The final factor considered under this ground of appeal was the “impact of missing the deadline on litigation generally.” The focus here was whether the default wasted Court time, making additional demands on the resources of the Court and adding to the costs incurred. The Judge stated it was not wrong to take the consequence of late service of the costs budget and application for relief from sanctions into account when determining the seriousness of the breach. The short costs budget hearing had considerably exceeded its listed time due to turning into a long relief from sanctions application, which wasted valuable Court time.
With respect to the second ground of appeal, the Judge found that the finding by His Honour Judge Lochrane that there was no reasonable excuse for the default was open to him to consider on the evidence. Preparation of the Defendant’s costs budget was done at the last minute and he could not accept the Defendant’s argument that there had been a misunderstanding of the rules.
The Judge found that His Honour Judge Lochrane had been open to exercise his discretion in the manner he did and the appeal was dismissed.

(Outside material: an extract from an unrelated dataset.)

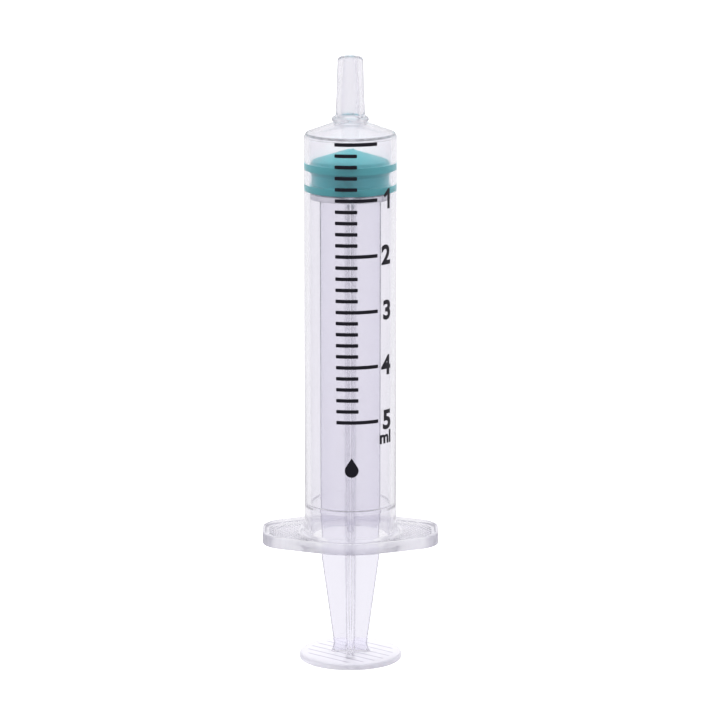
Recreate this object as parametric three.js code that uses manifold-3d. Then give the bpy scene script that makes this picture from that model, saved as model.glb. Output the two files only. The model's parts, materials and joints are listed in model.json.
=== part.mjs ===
// Oral syringe, 5 ml, three pieces: barrel, stopper and plunger rod.
//
// Frame: millimetres, +Z up along the syringe's axis towards the nozzle. The origin is the centre of
// the thumb rest's outer face, on which the syringe stands. +X runs along the finger flange's long
// axis. Rest is the stopper drawn back to about 0.45 ml.

import * as THREE from 'three';
import { mergeVertices } from 'three/addons/utils/BufferGeometryUtils.js';
import Module from 'manifold-3d';

// --- driving dimensions ---------------------------------------------------------------------------

const TURN_STEPS = 72; // facets round every large turned surface
const SMALL_TURN_STEPS = 36; // facets round the rod's disc and head
const PIN_STEPS = 16;

// Barrel
const BORE_R = 6.15;
const BARREL_R = 7.0;
const WALL = BARREL_R - BORE_R;
const SHOULDER_Z = 80.41; // where the cylinder's outside starts to round into the cone
const CONE_FOOT = { r: 6.72, z: 81.28 }; // outer foot of the conical shoulder
const CONE_HEAD = { r: 2.44, z: 82.86 }; // the narrow undercut below the collar
const INNER_CORNER = 0.15; // broken corner between the bore and the shoulder's inside
const COLLAR_R = 2.78;
const COLLAR_BASE_Z = 82.98;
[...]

This judgment demonstrates why it is important to file costs budgets on time and also acts as a stark warning to legal representatives that there is more to an application for relief from sanctions than meets the eye. It has been shown (not for the first time) that it is not easy to satisfy the CPR 3.9 and associated Denton tests. Further factors have been added to the mix, with the conduct and behaviour of the defaulting party post-breach and the consequences of these put into focus in this judgment. Indeed, this case reinforces the importance of making an application for relief from sanction promptly and the need to actively take steps to remedy the consequences of the breach as soon as possible.
The Judge’s comments that courts on appeal will not interfere with case management decisions unless they are plainly wrong and outside the generous discretion entrusted to the original judge are noteworthy. It remains that assessing an application for relief from sanctions is a case by case exercise, with a very wide discretion available to the judge.